JAKARTA, KUPAS.CO.ID- Dosen Fakultas Hukum Universitas Airlangga (FH Unair) Surabaya,
Herlambang Pratama Wiratrama melihat para hakim Pengadilan Tata Usaha
Negara (PTUN) yang berpedoman dengan asas-asas umum pemerintahan yang
baik (AUPB) dalam memutus masih sedikit. Hal itu dikarenakan banyak
faktor yang mempengaruhi putusan tersebut.
Kesimpulan itu
merupakan hasil penelitian timnya terhadap putusan PTUN Jakarta di kasus
reklamasi Pulau G dan PTUN Mataram di kasus kepegawaian. Di kasus
reklamasi Pulau G, PTUN Jakarta menyatakan objek gugatan bertentangan
dengan peraturan UU dan asas-asas umum pemerintahan yang baik.
"Sayangnya,
majelis hakim hanya menyimpulkan asas-asas ini pada bagian akhir dari
putusan. Mereka tidak menjelaskan secara rinci indikator tindakan
tergugat yang dinilai melanggar asas kecermatan, asas ketelitian, atau
asas kepastian hukum," ujar Herlambang dalam diskusi Judical Sector
Suport Program (JSSP) di Kedutaan Besar Belanda, Jalan Rasuna Said,
Kuningan, Jakarta Selatan, Selasa (24/1/2017) kemarin.
Herlambang
mengatakan asas-asas umum pemerintahan yang baik tidak digunakan
sebagai instrumen utama. Sehingga hal itu menimbulkan keragaman pendapat
hakim dalam menilai asas-asas umum pemerintahan yang baik.

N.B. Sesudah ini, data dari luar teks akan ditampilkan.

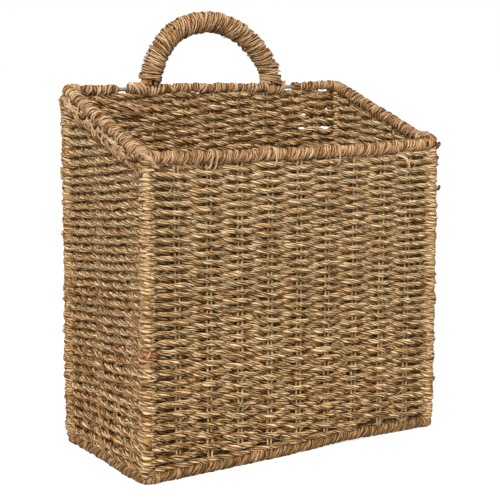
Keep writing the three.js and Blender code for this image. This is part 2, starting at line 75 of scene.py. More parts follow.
CORNERS = ("front_left", "front_right", "back_right", "back_left")
POSTS = {name: middle(f"post_{name}")[:2] for name in CORNERS}
LEFT_X, FRONT_Y = POSTS["front_left"]
RIGHT_X, BACK_Y = POSTS["back_right"]
RIM_RADIUS = size_mm("rim_winding_front")[1] / 2
FRONT_WIRE_Z = box_mm("rim_winding_front")[1][2] - RIM_RADIUS
BACK_WIRE_Z = box_mm("rim_winding_back_middle")[1][2] - RIM_RADIUS
FOOT_WIRE_Z = middle("bottom_hoop")[2]
SLOPE = (BACK_WIRE_Z - FRONT_WIRE_Z) / (BACK_Y - FRONT_Y)
WALL_BOTTOM = box_mm("weave_front")[0][2]
FLOOR_Z = middle("weave_floor")[2]
FLOOR_THICKNESS = size_mm("weave_floor")[2]
CORNER_HALF = size_mm("corner_wrap_front_left")[0] / 2
HANDLE_RADIUS = size_mm("handle_winding")[1] / 2
HANDLE_RISE = box_mm("handle_winding")[1][2] - HANDLE_RADIUS - BACK_WIRE_Z
HANDLE_SPREAD = 2.15
HANDLE_HALF_SPAN = size_mm("handle_winding")[0] / 2 - HANDLE_RADIUS + HANDLE_SPREAD
UP = np.array([0.0, 0.0, 1.0])

# Each wall's warps, its first and last post, the step between points of its rows, and how far these swing out
WALLS = {
    "left": {"warps": 4, "from": "back_left", "to": "front_left", "step": 2.3, "float": 3.5},
    "front": {"warps": 9, "from": "front_left", "to": "front_right", "step": 2.2, "float": 3.4},
    "right": {"warps": 4, "from": "front_right", "to": "back_right", "step": 2.5, "float": 2.9},
    "back": {"warps": 9, "from": "back_right", "to": "back_left", "step": 2.6, "float": 2.3},
}

# Rows of rope: how many, how high they start and end, and what they keep from the rims

FRONT_ROWS = 63
BACK_ROWS = 76
LOWEST_ROWS = 20
LOWEST_ROWS_HIGH = 94
LOWER_SHARE = 0.46
ROW_PITCH = 4.4
ROW_CLEARANCE = 0.2
ROPE_TO_RIM = 2.1
BACK_ROWS_HIGHER = 0.9
LEFT_FILL = 1.13
FLOOR_STEP = 2.8
FLOOR_REACH = 4.5
FLOOR_ROW_PITCH = 4.7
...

"Hal ini memperlihatkan asas-asas umum pemerintahan yang baik hanya
digunakan sebagai instrumen tambahan, bukan sebagai instrumen utama dan
berdiri sendiri dalam menguji keputusan pejabat tata usaha negara,"
papar Herlambang.
Herlambang membandingkan gugatan reklamasi
pulau G dengan gugatan TUN kepegawaian Magaritha Salean di Kupang, NTT.

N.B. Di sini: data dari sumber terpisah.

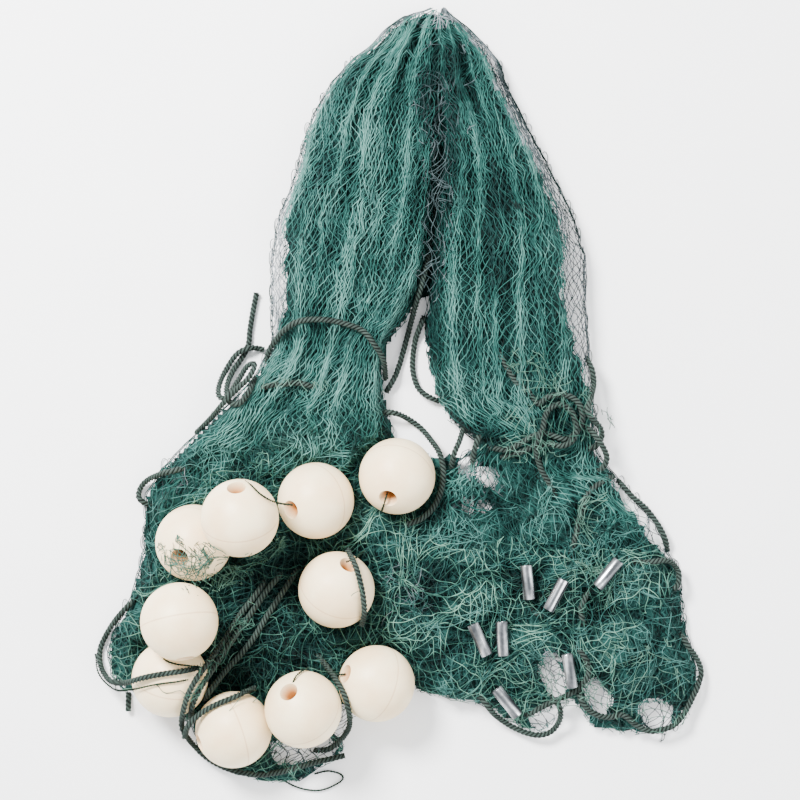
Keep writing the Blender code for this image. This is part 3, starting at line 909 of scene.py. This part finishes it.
def build_floats(finish):
    """Each float is turned about its bore and set at the frame's place and angle."""
    for name, bore in FLOAT_BORES.items():
        low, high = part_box(name)
        ball = turned(name, float_profile(), 44)
        x, y, z = places_of(ball).T
        depth = np.sqrt(FLOAT_RADIUS**2 - x**2 - y**2) - np.abs(z)
        on_points(ball, "bore", np.clip(depth / FLOAT_FUNNEL_DEPTH, 0, 1) ** 0.7)
        turn = Vector(bore).to_track_quat("Z", "Y").to_matrix().to_4x4()
        turn.translation = (low + high) / 2
        ball.data.transform(turn)
        finished(ball, name + "_ball", finish)
        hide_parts(name)


def build_sinkers(finish):
    """Sheet lead rolled into a tube: a slit along its length, a wall, soft rims and a few dents."""
    for number, (name, (turn, slit)) in enumerate(SINKER_TURNS.items()):
        low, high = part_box(name)
        bpy.ops.mesh.primitive_cylinder_add(
            vertices=36, radius=SINKER_RADIUS, depth=SINKER_LENGTH, end_fill_type="NOTHING",
        )
        tube = bpy.context.active_object
        select_only(tube, "FACE", [face.index == 0 for face in tube.data.polygons])
        bpy.ops.mesh.delete(type="FACE")
        bpy.ops.object.mode_set(mode="OBJECT")
        ends = [[tube.data.vertices[v].co.z for v in edge.vertices] for edge in tube.data.edges]
        select_only(tube, "EDGE", [abs(first - last) > SINKER_LENGTH / 2 for first, last in ends])
        bpy.ops.mesh.subdivide(number_cuts=6)
        bpy.ops.object.mode_set(mode="OBJECT")
        apply_modifier(tube, "SOLIDIFY", thickness=SINKER_WALL, offset=-1.0)
        apply_modifier(
            tube, "BEVEL", width=SINKER_RIM, segments=2, limit_method="ANGLE",
            angle_limit=math.radians(50),
        )
        dent = wave_field(DENT_SEED + number, 0.008, 0.022)
        ridge = wave_field(STREAK_SEED + number, 0.004, 0.009)
        places = places_of(tube)
        x, y, z = places.T
        around = np.arctan2(y, x)
        # Streaks round the tube that the lead's material paints as highlights along its length.
        streak = 0.42 + 0.26 * ridge(0.12 * z, around * SINKER_RADIUS)
        on_points(tube, "streak", np.clip(streak, 0, 1))
        push = 1 - 0.035 * np.maximum(dent(0.3 * z, around * 0.006), 0)
        places[:, :2] *= push[:, None]
        tube.data.vertices.foreach_set("co", places.ravel())
        bpy.ops.object.shade_smooth_by_angle(angle=math.radians(40))
        spin = Matrix.Rotation(math.radians(180 + slit), 4, "Z")
        lay = Matrix.Rotation(math.radians(turn), 4, "Z") @ Matrix.Rotation(math.pi / 2, 4, "Y")
        tube.data.transform(Matrix.Translation((low + high) / 2) @ lay @ spin)
        finished(tube, name + "_roll", finish)
        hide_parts(name)


# ---------------------------------------------------------------- shape of the gathered net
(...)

Majelis hakim menilai ada pelanggaran terhadap peraturan pemerintah
tentang disiplin pegawai terhadap Magaritha.
"Yang menarik
Margaritha mendapat kemenangan. Majelis hakim menggali atau tidak
melakukan pembuktian terhadap dalil penggugat atau di luar yang
didalilkan penggugat, yakni asas kepastian hukum, nondiskriminasi dan
tertib penyelenggaraan pemerintahan, melainkan langsung melakukan
pengujian terhadap Asas Keterbukaan," tutur Herlambang.
Herlambang
mengatakan dalam dua kasus itu adanya beberapa faktor yang mempengaruhi
pemberlakuan asas-asas umum pemerintahan yang baik. Hal itu membuat
keragaman pendapat kewenangan hakim dalam menguji asas-asas umum
pemerintahan yang baik.
"Sehingga keragaman dan sebaran asas-asas
umum pemerintahan yang baik dalam sejumlah perundang-undangan tentu
membuat pengambil keputusan di level pemerintahan maupun hakim semakin
semakin memungkinkan menggunakannya secara tidak konsisten," tuturnya.
Herlambang
mengatakan keberagaman tersebut membuat tidak adanya parameter dalam
peraturan UU tersebut. Hakim TUN memiliki tafsir sendiri terhadap
perkara yang ditangani.
"Sehingga seringkali hakim memberikan
makna atau tafsir sendiri berdasarkan pengalaman dan pemahaman yang
diyakininya masing-masing," tukasnya.